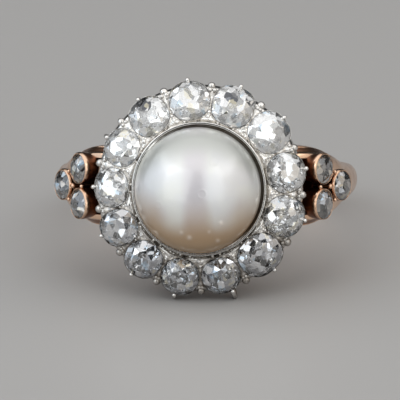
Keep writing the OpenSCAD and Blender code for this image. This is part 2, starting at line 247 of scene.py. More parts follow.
class Stone:
    """A cut stone's place and outline. Its table is the largest flat face of its mesh, its
    girdle the two levels with sixteen corners, and its outline the Fourier curve through
    the girdle's corners."""

    def __init__(self, name):
        mesh = frame["nodes"][name].data
        flat = np.zeros(len(mesh.vertices) * 3, np.float32)
        mesh.vertices.foreach_get("co", flat)
        points = to_head(flat.reshape(-1, 3).astype(float))
        mesh.calc_loop_triangles()
        index = np.zeros(len(mesh.loop_triangles) * 3, np.int32)
        mesh.loop_triangles.foreach_get("vertices", index)
        a, b, c = points[index.reshape(-1, 3)].transpose(1, 0, 2)
        area = np.cross(b - a, c - a) / 2
        size = np.linalg.norm(area, axis=1)
        facing = (area / size[:, None]).round(2)
        group = np.unique(facing, axis=0, return_inverse=True)[1].reshape(-1)
        table = area[group == np.bincount(group, size).argmax()].sum(0)
        self.out = table / np.linalg.norm(table)
        height = points @ self.out
        corners = np.unique(np.column_stack([points, height]).round(4), axis=0)
        level = corners[:, 3].round(3)
        girdle = [z for z in np.unique(level) if (level == z).sum() == GIRDLE_CORNERS]
        ring = corners[level == girdle[-1], :3]
        middle = ring.mean(0)
        self.centre = middle - self.out * (girdle[-1] - girdle[0]) / 2
        away = middle * [1, 1, 0]
        away -= self.out * (away @ self.out)
        self.away = away / np.linalg.norm(away)
        self.side = np.cross(self.out, self.away)
        flat = ring - middle
        edge = flat @ self.away + 1j * (flat @ self.side)
        edge = edge[np.angle(edge).argsort()]
        self.waves = np.fft.fft(edge) / GIRDLE_CORNERS
        self.beats = np.fft.fftfreq(GIRDLE_CORNERS, 1 / GIRDLE_CORNERS)
        self.angle = math.atan2(self.centre[1], self.centre[0])

    def outline(self, steps, grow=0.0, share=1.0):
        """Outline in the girdle plane as complex numbers: share times the Fourier curve, moved
        grow outwards along its normal."""
        s = np.linspace(0, 1, steps, endpoint=False)[:, None]
        wave = self.waves * np.exp(1j * TURN * self.beats * s)
        curve, slope = wave.sum(1), (1j * self.beats * wave).sum(1)
        return share * curve - 1j * grow * slope / abs(slope)

    def place(self, flat, height):
        """Points of the stone's own plane, as complex numbers, at a height out of it."""
        flat, height = np.broadcast_arrays(flat, height)
        return (
            self.centre
            + flat.real[..., None] * self.away
            + flat.imag[..., None] * self.side
            + height[..., None] * self.out
        )


stones = [Stone(name) for name in MAIN]


# Shader maths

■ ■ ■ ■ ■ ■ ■

WHAT YOU SHOULD DO — Repeat the whole listing exactly, keeping every line intact.

ANSWER FOR THIS EXERCISE —
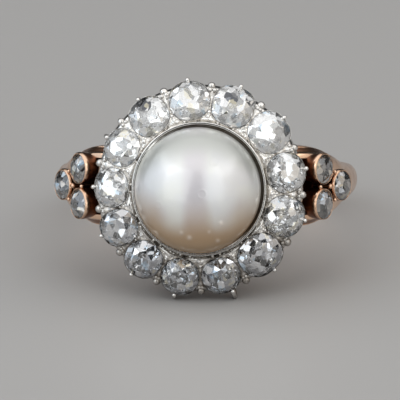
Keep writing the OpenSCAD and Blender code for this image. This is part 2, starting at line 247 of scene.py. More parts follow.
class Stone:
    """A cut stone's place and outline. Its table is the largest flat face of its mesh, its
    girdle the two levels with sixteen corners, and its outline the Fourier curve through
    the girdle's corners."""

    def __init__(self, name):
        mesh = frame["nodes"][name].data
        flat = np.zeros(len(mesh.vertices) * 3, np.float32)
        mesh.vertices.foreach_get("co", flat)
        points = to_head(flat.reshape(-1, 3).astype(float))
        mesh.calc_loop_triangles()
        index = np.zeros(len(mesh.loop_triangles) * 3, np.int32)
        mesh.loop_triangles.foreach_get("vertices", index)
        a, b, c = points[index.reshape(-1, 3)].transpose(1, 0, 2)
        area = np.cross(b - a, c - a) / 2
        size = np.linalg.norm(area, axis=1)
        facing = (area / size[:, None]).round(2)
        group = np.unique(facing, axis=0, return_inverse=True)[1].reshape(-1)
        table = area[group == np.bincount(group, size).argmax()].sum(0)
        self.out = table / np.linalg.norm(table)
        height = points @ self.out
        corners = np.unique(np.column_stack([points, height]).round(4), axis=0)
        level = corners[:, 3].round(3)
        girdle = [z for z in np.unique(level) if (level == z).sum() == GIRDLE_CORNERS]
        ring = corners[level == girdle[-1], :3]
        middle = ring.mean(0)
        self.centre = middle - self.out * (girdle[-1] - girdle[0]) / 2
        away = middle * [1, 1, 0]
        away -= self.out * (away @ self.out)
        self.away = away / np.linalg.norm(away)
        self.side = np.cross(self.out, self.away)
        flat = ring - middle
        edge = flat @ self.away + 1j * (flat @ self.side)
        edge = edge[np.angle(edge).argsort()]
        self.waves = np.fft.fft(edge) / GIRDLE_CORNERS
        self.beats = np.fft.fftfreq(GIRDLE_CORNERS, 1 / GIRDLE_CORNERS)
        self.angle = math.atan2(self.centre[1], self.centre[0])

    def outline(self, steps, grow=0.0, share=1.0):
        """Outline in the girdle plane as complex numbers: share times the Fourier curve, moved
        grow outwards along its normal."""
        s = np.linspace(0, 1, steps, endpoint=False)[:, None]
        wave = self.waves * np.exp(1j * TURN * self.beats * s)
        curve, slope = wave.sum(1), (1j * self.beats * wave).sum(1)
        return share * curve - 1j * grow * slope / abs(slope)

    def place(self, flat, height):
        """Points of the stone's own plane, as complex numbers, at a height out of it."""
        flat, height = np.broadcast_arrays(flat, height)
        return (
            self.centre
            + flat.real[..., None] * self.away
            + flat.imag[..., None] * self.side
            + height[..., None] * self.out
        )


stones = [Stone(name) for name in MAIN]


# Shader maths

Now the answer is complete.